How to Estimate Your Own Benefit More Accurately

If you want a more precise estimate than a quick calculator can provide, the best path is to combine your Social Security earnings record with official resources. Start by reviewing your actual covered earnings, then compare your estimate with the SSA’s online retirement estimator or your personal Social Security statement. You should also check your Full Retirement Age and understand how future work may replace lower earnings years. Workers approaching retirement may benefit from modeling several claiming ages rather than looking at only one.

  1. Review your official earnings history for errors.
  2. Estimate your top 35 indexed years, not just your recent salary.
  3. Identify your FRA based on birth year.
  4. Compare claiming at 62, FRA, and 70.
  5. Consider spousal and survivor implications if married.

Authoritative Resources

For official details and current law, use these authoritative sources:

Bottom Line

So, how is Social Security benefit calculated? The short answer is that the Administration indexes your covered earnings, selects your highest 35 years, converts them into an Average Indexed Monthly Earnings figure, applies bend points to determine your Primary Insurance Amount, and then adjusts the result based on your claiming age relative to Full Retirement Age. That process produces a monthly retirement benefit that reflects both your lifetime work record and your retirement timing strategy.

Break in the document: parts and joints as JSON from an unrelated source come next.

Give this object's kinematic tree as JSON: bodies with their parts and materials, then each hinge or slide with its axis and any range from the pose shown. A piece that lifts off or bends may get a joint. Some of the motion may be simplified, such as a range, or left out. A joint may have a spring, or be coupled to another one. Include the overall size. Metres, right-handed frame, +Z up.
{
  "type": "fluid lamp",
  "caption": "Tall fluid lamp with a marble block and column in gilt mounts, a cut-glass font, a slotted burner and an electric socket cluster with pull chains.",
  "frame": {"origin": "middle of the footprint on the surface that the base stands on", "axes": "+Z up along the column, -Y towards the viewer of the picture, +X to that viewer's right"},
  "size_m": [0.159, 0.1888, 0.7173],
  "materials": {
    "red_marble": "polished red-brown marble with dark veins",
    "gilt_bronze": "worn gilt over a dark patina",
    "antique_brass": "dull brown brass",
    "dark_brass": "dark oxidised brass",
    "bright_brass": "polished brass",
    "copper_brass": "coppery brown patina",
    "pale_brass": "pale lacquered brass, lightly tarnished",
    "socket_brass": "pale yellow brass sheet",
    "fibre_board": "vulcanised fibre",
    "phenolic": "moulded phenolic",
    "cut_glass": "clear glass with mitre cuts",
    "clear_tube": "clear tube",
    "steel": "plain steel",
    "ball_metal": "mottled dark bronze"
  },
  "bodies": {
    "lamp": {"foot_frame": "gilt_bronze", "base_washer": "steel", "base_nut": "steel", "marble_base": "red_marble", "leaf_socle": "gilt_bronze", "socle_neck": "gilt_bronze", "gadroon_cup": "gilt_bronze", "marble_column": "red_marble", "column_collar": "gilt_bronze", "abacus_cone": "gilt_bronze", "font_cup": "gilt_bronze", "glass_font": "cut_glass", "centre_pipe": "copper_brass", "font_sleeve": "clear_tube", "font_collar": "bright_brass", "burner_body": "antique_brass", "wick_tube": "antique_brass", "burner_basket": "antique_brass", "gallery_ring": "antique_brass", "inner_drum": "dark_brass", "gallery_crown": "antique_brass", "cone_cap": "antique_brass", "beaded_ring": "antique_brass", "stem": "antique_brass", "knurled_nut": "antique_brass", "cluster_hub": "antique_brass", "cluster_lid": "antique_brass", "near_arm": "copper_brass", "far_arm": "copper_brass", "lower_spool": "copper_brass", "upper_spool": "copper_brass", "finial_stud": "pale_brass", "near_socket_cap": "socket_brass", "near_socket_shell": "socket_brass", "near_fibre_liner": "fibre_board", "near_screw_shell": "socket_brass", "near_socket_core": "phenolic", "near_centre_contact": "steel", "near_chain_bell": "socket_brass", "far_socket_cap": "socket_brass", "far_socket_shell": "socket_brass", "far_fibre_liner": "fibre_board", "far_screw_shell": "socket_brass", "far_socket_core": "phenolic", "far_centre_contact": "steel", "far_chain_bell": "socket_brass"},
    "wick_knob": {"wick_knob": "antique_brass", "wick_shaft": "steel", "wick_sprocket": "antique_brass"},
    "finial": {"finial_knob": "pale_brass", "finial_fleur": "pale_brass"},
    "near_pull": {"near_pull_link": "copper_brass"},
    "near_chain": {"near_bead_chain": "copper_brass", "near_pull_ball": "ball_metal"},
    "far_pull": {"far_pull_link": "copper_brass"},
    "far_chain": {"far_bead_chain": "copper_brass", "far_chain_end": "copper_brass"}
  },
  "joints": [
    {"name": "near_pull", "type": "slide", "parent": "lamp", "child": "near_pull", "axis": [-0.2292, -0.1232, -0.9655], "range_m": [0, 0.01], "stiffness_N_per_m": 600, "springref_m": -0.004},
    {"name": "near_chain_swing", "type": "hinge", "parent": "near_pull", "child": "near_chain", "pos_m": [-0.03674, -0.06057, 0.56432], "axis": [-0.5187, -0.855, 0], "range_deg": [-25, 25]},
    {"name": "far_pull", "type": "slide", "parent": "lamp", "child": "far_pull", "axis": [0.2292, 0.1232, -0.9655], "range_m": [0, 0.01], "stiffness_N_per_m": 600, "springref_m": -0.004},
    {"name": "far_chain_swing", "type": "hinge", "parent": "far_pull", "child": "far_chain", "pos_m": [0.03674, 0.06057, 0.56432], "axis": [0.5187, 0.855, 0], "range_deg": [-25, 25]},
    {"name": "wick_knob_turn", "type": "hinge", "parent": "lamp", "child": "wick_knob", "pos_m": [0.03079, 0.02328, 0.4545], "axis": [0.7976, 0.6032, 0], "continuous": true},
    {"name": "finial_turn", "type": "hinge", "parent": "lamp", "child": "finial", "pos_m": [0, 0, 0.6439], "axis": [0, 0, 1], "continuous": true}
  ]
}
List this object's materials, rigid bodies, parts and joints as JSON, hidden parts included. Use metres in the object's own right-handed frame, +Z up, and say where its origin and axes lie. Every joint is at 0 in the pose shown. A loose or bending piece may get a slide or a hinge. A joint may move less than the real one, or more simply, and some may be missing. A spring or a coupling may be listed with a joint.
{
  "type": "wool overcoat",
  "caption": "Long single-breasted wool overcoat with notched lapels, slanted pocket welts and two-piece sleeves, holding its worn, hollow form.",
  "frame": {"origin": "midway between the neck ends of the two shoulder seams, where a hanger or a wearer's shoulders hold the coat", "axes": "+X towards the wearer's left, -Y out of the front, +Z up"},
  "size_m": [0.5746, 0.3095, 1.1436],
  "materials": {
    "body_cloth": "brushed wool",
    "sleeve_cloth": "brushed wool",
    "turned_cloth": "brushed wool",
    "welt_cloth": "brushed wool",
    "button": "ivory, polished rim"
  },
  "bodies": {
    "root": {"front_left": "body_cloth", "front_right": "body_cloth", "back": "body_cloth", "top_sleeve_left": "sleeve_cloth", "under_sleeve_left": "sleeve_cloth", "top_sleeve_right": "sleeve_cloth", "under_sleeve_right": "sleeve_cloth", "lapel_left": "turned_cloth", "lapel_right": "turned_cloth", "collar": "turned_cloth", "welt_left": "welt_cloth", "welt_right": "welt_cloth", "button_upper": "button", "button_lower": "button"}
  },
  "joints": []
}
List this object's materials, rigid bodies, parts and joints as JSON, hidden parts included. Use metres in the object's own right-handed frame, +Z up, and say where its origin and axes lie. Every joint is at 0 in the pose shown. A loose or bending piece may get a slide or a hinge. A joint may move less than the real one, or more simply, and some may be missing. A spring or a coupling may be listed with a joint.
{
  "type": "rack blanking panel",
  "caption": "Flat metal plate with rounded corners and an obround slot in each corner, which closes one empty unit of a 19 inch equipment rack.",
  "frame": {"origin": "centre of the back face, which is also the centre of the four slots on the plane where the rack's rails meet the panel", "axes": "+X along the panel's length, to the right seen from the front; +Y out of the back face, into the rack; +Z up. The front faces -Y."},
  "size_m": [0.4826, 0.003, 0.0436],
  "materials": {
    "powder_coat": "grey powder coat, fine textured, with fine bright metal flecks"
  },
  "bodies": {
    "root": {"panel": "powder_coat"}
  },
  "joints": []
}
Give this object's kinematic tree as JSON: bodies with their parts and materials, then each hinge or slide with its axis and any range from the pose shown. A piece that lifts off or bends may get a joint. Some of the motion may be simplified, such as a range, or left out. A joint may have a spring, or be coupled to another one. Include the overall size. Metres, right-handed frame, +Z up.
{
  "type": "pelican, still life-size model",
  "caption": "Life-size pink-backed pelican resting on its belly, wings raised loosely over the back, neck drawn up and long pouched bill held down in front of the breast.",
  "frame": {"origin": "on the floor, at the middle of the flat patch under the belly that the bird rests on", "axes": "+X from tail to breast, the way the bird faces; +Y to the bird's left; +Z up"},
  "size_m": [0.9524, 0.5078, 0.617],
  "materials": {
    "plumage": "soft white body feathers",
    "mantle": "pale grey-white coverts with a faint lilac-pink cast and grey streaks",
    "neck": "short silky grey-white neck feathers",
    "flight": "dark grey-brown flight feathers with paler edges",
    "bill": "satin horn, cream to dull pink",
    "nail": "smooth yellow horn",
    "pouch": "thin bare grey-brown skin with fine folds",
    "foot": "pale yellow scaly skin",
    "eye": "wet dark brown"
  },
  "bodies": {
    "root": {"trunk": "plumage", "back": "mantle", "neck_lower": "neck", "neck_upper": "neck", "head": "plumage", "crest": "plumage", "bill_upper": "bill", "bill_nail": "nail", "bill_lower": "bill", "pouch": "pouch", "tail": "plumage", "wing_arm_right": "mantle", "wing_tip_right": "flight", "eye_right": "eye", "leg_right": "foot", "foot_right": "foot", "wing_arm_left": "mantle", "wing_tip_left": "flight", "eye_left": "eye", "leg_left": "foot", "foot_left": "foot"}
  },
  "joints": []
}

For many households, Social Security is one of the largest and most reliable retirement income sources they will ever have. Because the formula rewards longer work histories and can significantly increase benefits for those who delay claiming, understanding the calculation is not just an academic exercise. It can directly shape your retirement date, savings withdrawal strategy, tax planning, and long-term income security.

This calculator is an educational estimator, not an official benefit determination. Actual Social Security benefits depend on your precise indexed earnings history, eligibility rules, cost-of-living adjustments, and the law in effect when you claim.